All I want in life is just 10^40 flops. And we shall get there👍

I was eating ice cream while watching this and I had to stop because one side of my teeth froze and once the temperature in my head equilibrated I knew that I wanted more ice cream. Conclusion: entropy will make me gain weight :(

I had no idea that research money was being spent for this.....seems random but then again to come up with something new you sometimes must think outside the box. Interesting video thank you!

So fast it finishes before it starts, and on a good day even before the Big Bang.

Tim Palmer's book, The Primacy of Doubt, uses these ideas for modeling chaotic systems. If you haven't read the book, I think you will enjoy it. Weather forecasting is inherently chaotic and uses noise similar to your discussion...

I like it, a stochastic computer at last! Many tasks such as complex project scheduling currently use deterministic tools and methods. Nature doesn't work that way.

Interesting technology. about probability. I remember first learning about computers in college. I was always fascinated about random numbers. and I used to think, well, how could a computer generate a random number if everything is so precise? now that I'm retired, I still enjoy learning new things.

The idea of harnessing noise in computing certainly sparks interest, but I remain doubtful about its real-world application. The promise of achieving 100 million times more energy efficiency is extraordinary, but such a significant leap in efficiency raises questions about the feasibility of its claims. For one, we’re dealing with a technology that embraces inherent unpredictability-this is a major departure from the precise nature of digital computing, where certainty and reliability are key. As we scale up probabilistic computing, the challenges around controlling the noise, ensuring consistent outputs, and maintaining the stability of computations across diverse scenarios remain largely unaddressed. While it may have potential in specific applications, I’m not convinced it’s ready to replace or even coexist with traditional computing in fields that demand the precision and stability we rely on every day, such as healthcare or finance. Until we see more practical, scalable demonstrations, it’s difficult to view this as a universally applicable solution.

So is this computer actually going to work? Tech engineer pushes back up his glasses with one finger: Probably...
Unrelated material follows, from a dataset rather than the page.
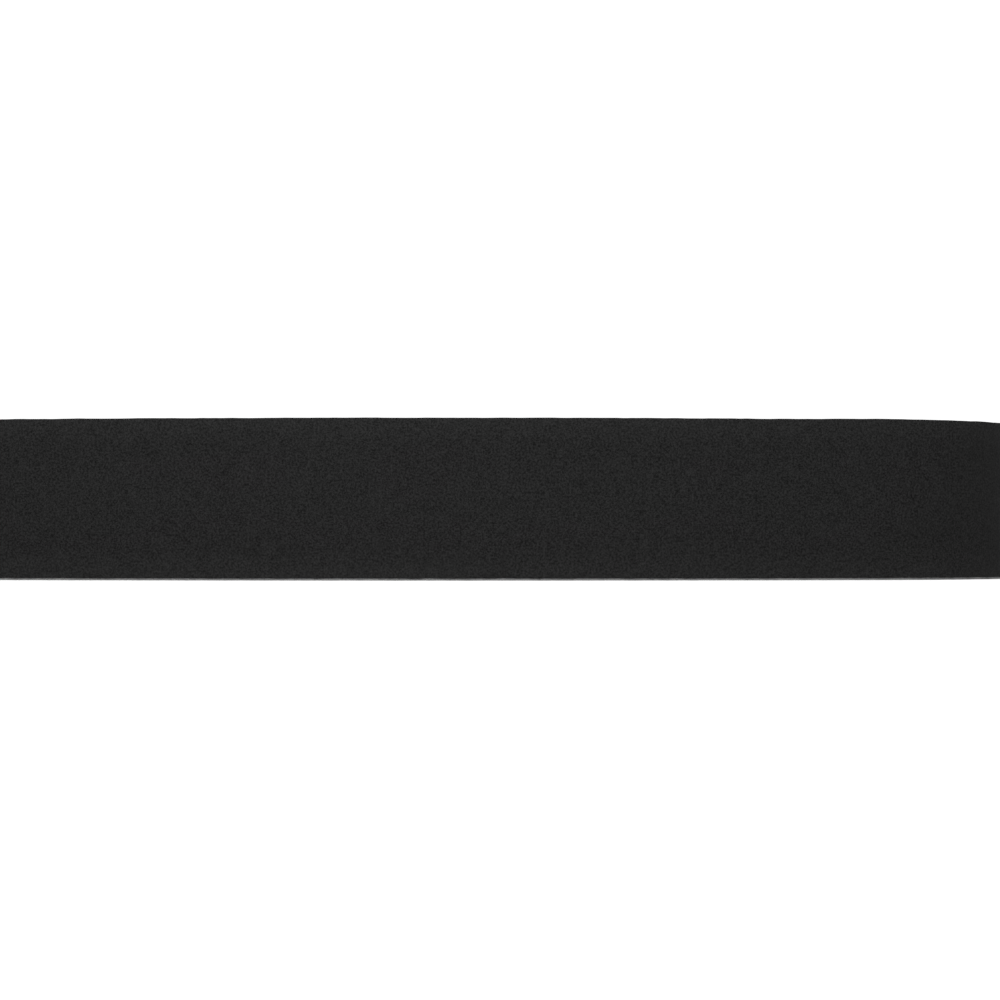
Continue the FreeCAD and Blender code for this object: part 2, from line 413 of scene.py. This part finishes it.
def face_finish():
    """Soft matt polyurethane with a fine suede-like grain and faint creases, and a painted sheen towards both long
    edges.
    """
    finish = Finish("matt_polyurethane", 0.85, specular=0.07)
    finish.follow_tape()
    grain = finish.noise(0.31 * MM, roughness=0.75)
    pebbles = finish.cells(0.55 * MM, feature="SMOOTH_F1")
    creases = finish.noise(1.8 * MM, detail=4.0, roughness=0.6, distortion=1.2)
    tone = finish.spread(grain, 0.36, 0.64) * 0.8 + finish.spread(creases, 0.3, 0.7) * 0.2
    base = colours().face
    # Painted sheen: the face is painted lighter towards both long edges. The sheen rises from 8 mm to 12 mm off a
    # line 0.35 mm above the middle, and both the dark and pale ends of the grain carry it.
    sheen_free_middle = FACE.middle + 0.35 * MM
    edge = finish.spread(abs(finish.coordinate("Z") - sheen_free_middle), 8 * MM, 12 * MM)
    dark = finish.blend(edge, scaled(base, 0.20), scaled(base, 0.36))
    pale = finish.blend(edge, scaled(base, 1.80), scaled(base, 2.13))
    finish.colour(finish.blend(tone, dark, pale))
    finish.roughness(finish.spread(grain, 0.3, 0.7, 0.75, 0.95))
    finish.bump(grain * 0.6 + pebbles * 0.4 + creases * 0.3, 0.08 * MM, 0.5)
    return finish.material


def felt_finish():
    """Pressed non-woven fibres."""
    finish = Finish("pressed_felt", 0.95, specular=0.1)
    finish.follow_tape()
    fibres = finish.noise(0.5 * MM, detail=4.0, roughness=0.7, stretch=(1, 1, 1.6), distortion=2.0)
    tufts = finish.noise(2.2 * MM)
    tone = finish.spread(fibres, 0.3, 0.7) * 0.7 + finish.spread(tufts, 0.3, 0.7) * 0.3
    base = colours().felt
    finish.colour(finish.blend(tone, scaled(base, 0.5), scaled(base, 1.5)))
    finish.bump(fibres, 0.15 * MM, 0.6)
    return finish.material


def adhesive_finish():
    """Milky, slightly stringy adhesive."""
    finish = Finish("milky_adhesive", 0.4)
    finish.follow_tape()
    strings = finish.noise(1.0 * MM, detail=3.0, roughness=0.6, distortion=1.0)
    base = colours().adhesive
    finish.colour(finish.blend(strings, scaled(base, 0.8), scaled(base, 1.15)))
    finish.roughness(finish.spread(strings, 0.3, 0.7, 0.3, 0.5))
    finish.bump(strings, 0.05 * MM, 0.4)
    return finish.material


def film_finish():
    """Milky release film: the felt's grain shows through, and its creases carry a painted highlight, lighter lines
    along them.
    """
    finish = Finish("milky_film", 0.32)
    finish.follow_tape()
    haze = finish.noise(7 * MM, detail=3.0, roughness=0.55)
    print_through = finish.noise(0.7 * MM, detail=3.0, roughness=0.6)
    tone = finish.spread(haze, 0.3, 0.7) * 0.6 + finish.spread(print_through, 0.3, 0.7) * 0.4
    creases = finish.mark("crease")
    base = colours().film
    film = finish.blend(tone, scaled(base, 0.82), scaled(base, 1.06))
    # Painted highlight: the film is painted lighter along its creases.
    finish.colour(finish.blend(creases * 1.2, film, scaled(base, 1.4)))
    finish.roughness(finish.spread(haze, 0.3, 0.7, 0.24, 0.42) + creases * 0.2)
    ripples = finish.noise(5 * MM, stretch=(1, 1, 0.25), distortion=0.6)
    finish.bump(ripples * 0.8 + print_through * 0.2, 0.12 * MM, 0.5)
    return finish.material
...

Could this technology be used find prime factors of very large numbers? Perhaps the most common claim for quantum computers is that they can break RSA encryption by doing that.

How long before this technology reaches the server corporate market? Home market? Thank you.

ты умница !. 👋👋👋👍👍👍👍👍👍

For almost two years now I've been saying that doing AI using digital was completely broken. A neuron is an op amplifier, and what we're doing using SIMD to multiply, accumulate, then apply an activation function is just a super-expensive emulation of the op-amp. I just don't know how fast we could make op-amp work at the node technology used by CPUs , it might be possible that digital remains faster but I strongly doubt it. I'm still waiting for an analog AI chip.

An interesting topic. I wonder when this will become accessible for regular consumers. Computers and gadgets using this technology will need to be practically rebuilt from the ground up and will make everything we've had so far pale in comparison. A major technological (r)evolution!

Question: if you have random bits, don't you still have to figure out an efficient way to read them out for computational use? Are the "computations" random and embedded into the memory somehow? This part was confusing to me.

It's an interesting idea, but does the energy efficiency figures include the energy required to cool the superconductors?

A computer with access to true randomness would be very interesting for generating unique encryption keys.

Who knew Arwen understood computers so well!

this will help to have sound being generated with pure analog output from.a computer since the digital nature of nowadays computers restrict a lot how synthesis output in a signal... exciting concept!

The probabilistic computation will run into is the issue of local minima when parallel calculations are running. This issue is equivalent to the physical phenomenon of density fluctuations near a critical point. So local solutions (maximum entropy) are strongly influenced by nearby minima in entropy.

This sounds like the hardware bridge needed for an efficient interface with a quantum computer. Combine the two and you would have some insane computing power to say the least. 😮❤

By embracing chaos, how do they expect to get correct answers? Computers are about input and output. You know the output is correct if you do it by hand. But if you don't know the answer already, how do you know what the chaos computer is outputting is correct?

@ 11:51 minutes ++ ; this looks very similar to a sculptor bringing out any required form or shape from a block of stone / granite, etc. by chipping off the unwanted parts of the stone for the final shape, or like a potter's mud which can be turned into any object by carving out the object required.

FOR THE RECORD: I stated this equation on X a few months ago. On some quantum computing recruitment thread.

I wonder if you can use radomness of electron tunneling to generate a random value, perhaps you can use an addressable analog voltage gate memory cell to tune the probability of tunneling. Then it can just use normal cmos logic gates for computation.

This does seem like the practical bridge to full quantum computing. Using a naturalistic framework to figure out natural phenomena.

WONDERFUL! This is EXACTLY what we need! My god. What I could do with that and an ML weighting table! Gosh! And I love to see you having "your world turned upside down". This is _exactly_ what I have seen over and over every time I teach a coder to be a prompter. "NO! Stop trying to make it act like a computer! SURF THE NON-DETERMINISM! Make it _work_ for you." Fantastic.

"I this house, we obey the laws of thermodynamics!" Homer Simpson.

I'm getting Hitchhikers Guide to the Galaxy vibes here....

So would I be right in thinking probabilistic computing could also be similar to what a "Galton Board" does then?

Do you think that if AI models were run on probabalistic computers it would make another breakthrough and achieve super intelligence?

So, I guess next is Heart of Gold and the the Infinite Improbability Drive

Спасибо Анастасия. Очень познавательные видео.